» PROVIDED ENTRIES
--- START ---

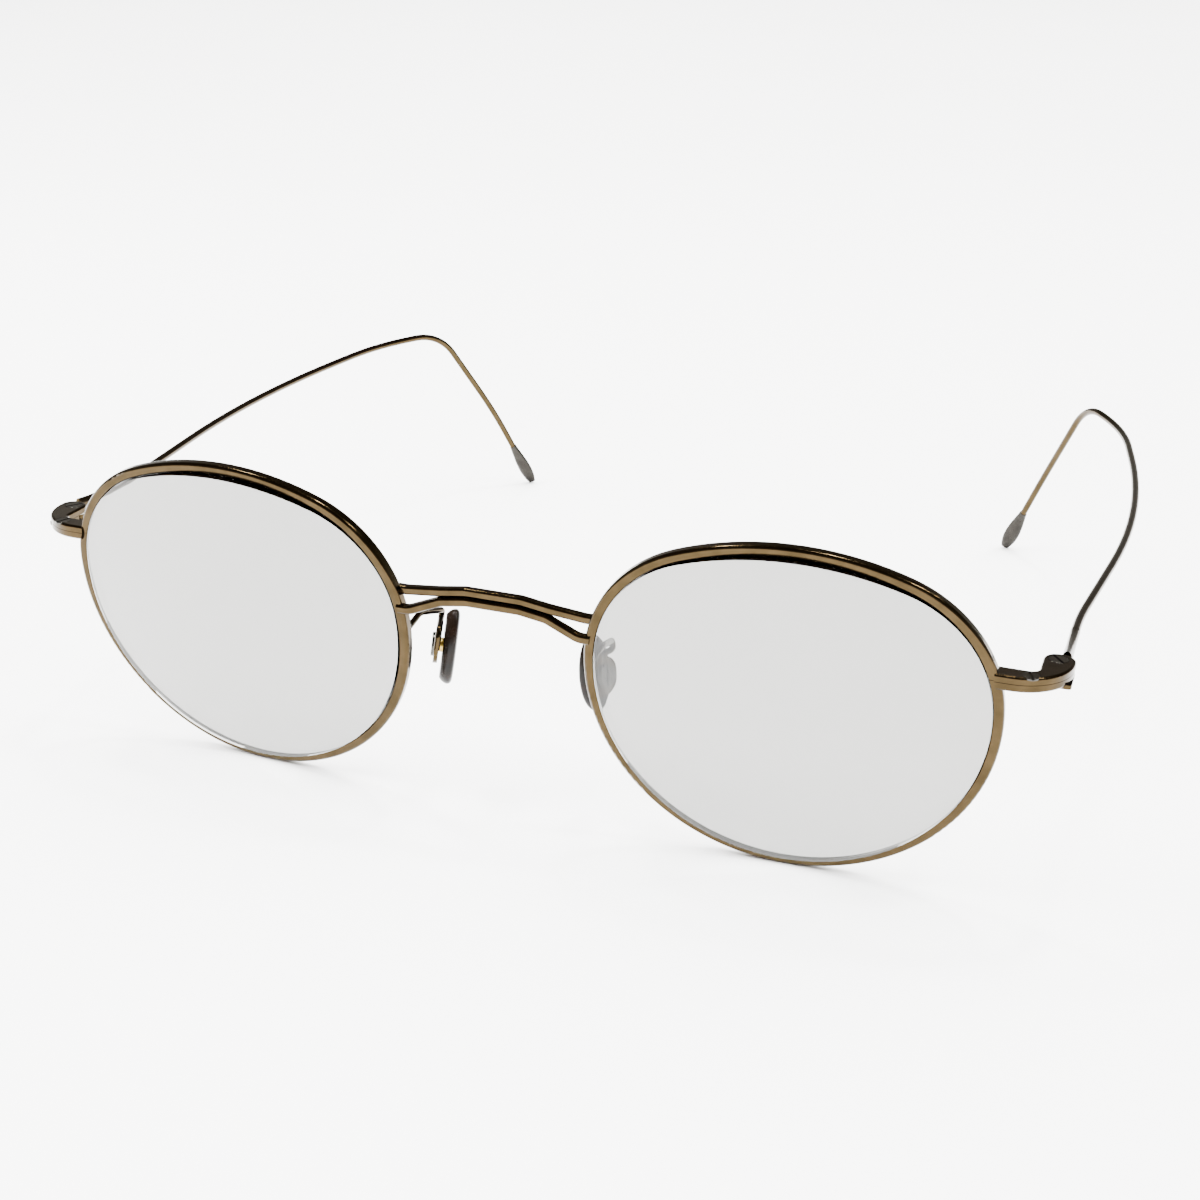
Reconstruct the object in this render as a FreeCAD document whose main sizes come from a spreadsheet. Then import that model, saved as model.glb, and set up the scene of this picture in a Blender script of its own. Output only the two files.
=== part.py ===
import FreeCAD, Part
import math
import os

import Sketcher
from FreeCAD import Placement, Rotation, Vector

# Wire-rimmed eyeglasses, standing open on a table.
#
# Row frame: +X to the wearer's left as seen from the front, +Y back along the temples, +Z up.
# The front (rims, lenses, bridge and pads) is drawn in its own upright frame and then leans by
# front_tilt about X. Endpieces, hinges and temples are drawn in a hinge frame, whose origin is
# on the hinge pin at the split between the two endpiece halves. side is +1 or -1.

SIZES = {
    # lenses and rims
    "lens_width": 46.92,
    "lens_height": 41.48,
    "lens_top_radius": 37.3,
    "lens_side_radius": 16.05,
    "lens_thickness": 1.6,
    "lens_curve_radius": 100.0,
    "lens_drop": 0.6,
    "lens_play": 0.05,
    "bridge_gap": 24.8,
    "rim_width": 1.25,
    "rim_depth": 1.55,
    "rim_corner": 0.45,
    "rim_back": 2.45,
    "groove_depth": 0.4,
    "groove_width": 0.8,
    "bevel_width": 0.6,
    "wrap_angle": 2.5,
    "front_tilt": 7.3,
    # bridge strands
    "strand_width": 1.15,
    "strand_corner": 0.35,
    "strand_bend": 3.0,
    "front_strand_top": 7.9,
    "front_strand_join": 7.35,
    "front_strand_end": 5.7,
    "rear_strand_top": 9.0,
    "rear_strand_join": 8.45,
    "rear_strand_end": 7.75,
    # endpieces and hinges
    "split_height": 8.2,
    "split_gap": 0.06,
    "plate_thickness": 0.9,
    "plate_round": 0.3,
    "block_height": 0.95,
    "block_round": 0.35,
    "block_half_width": 1.25,
    "outer_bend": 6.3,
    "inner_bend": 1.0,
    "hinge_height": 1.3,
    "hinge_inner": 1.6,
    "hinge_outer": 1.95,
    "lug_start": 3.0,
    "hinge_reach": 6.1,
    "hinge_setback": 5.6,
    "closing_reach": 3.85,
    "closing_setback": 0.25,
    "pin_radius": 0.6,
    "pin_head_radius": 1.12,
    "pin_head_height": 0.32,
    "closing_radius": 0.5,
    "closing_head_radius": 0.98,
    "closing_head_height": 0.28,
    "slot_width": 0.26,
    "slot_depth": 0.16,
    "screw_play": 0.03,
    "knuckle_height": 0.55,
    "knuckle_play": 0.03,
    "knuckle_bulge": 0.3,
    "washer_thickness": 0.08,
    "washer_radius": 1.6,
    # temples
    "wire_radius": 0.53,
    "wire_out": 0.75,
    "root_half_height": 1.1,
    "root_half_width": 0.62,
    "root_length": 8.5,
    "temple_length": 98.4,
    "temple_bow": 5.2,
    "temple_rise": 1.9,
    "bow_to_bend": 44.4,
    "ear_to_bend": 11.1,
    "ear_radius": 9.0,
    "bend_inset": 7.3,
    "drop_inset": 13.7,
    "drop_back": 9.5,
    "drop_depth": 16.6,
    "tip_inset": 19.3,
    "tip_back": 14.75,
    "tip_length": 8.5,
    "tip_half_width": 1.2,
    "tip_half_thickness": 0.62,
    # nose pads and their arms
    "arm_radius": 0.4,
    "arm_rise": 2.0,
    "eyelet_half_width": 1.98,
    "eyelet_half_length": 2.45,
    "eyelet_thickness": 0.55,
    "eyelet_hole_radius": 0.96,
    "pad_screw_in": 0.1,
    "pad_screw_back": 7.82,
    "pad_screw_drop": 3.4,
    "pad_splay": 22.9,
    "pad_lean": 11.0,
    "pad_turn": 9.5,
    "pad_half_width": 2.6,
    "pad_half_length": 5.05,
    "pad_thickness": 1.7,
    "pad_gap": 1.45,
    "pad_low": 0.1,
    "disc_radius": 1.55,
    "disc_height": 0.35,
    "disc_slot_width": 0.45,
    "boss_radius": 0.92,
    "boss_flange_radius": 1.5,
    "boss_bore_radius": 0.46,
}

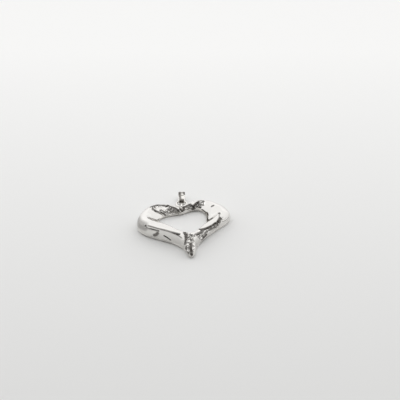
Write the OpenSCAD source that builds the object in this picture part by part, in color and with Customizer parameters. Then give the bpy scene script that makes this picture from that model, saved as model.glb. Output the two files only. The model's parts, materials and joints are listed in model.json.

--- END ---

Scan the material line by line and report each one that contains "FreeCAD".

Reconstruct the object in this render as a FreeCAD document whose main sizes come from a spreadsheet. Then import that model, saved as model.glb, and set up the scene of this picture in a Blender script of its own. Output only the two files.
import FreeCAD, Part
from FreeCAD import Placement, Rotation, Vector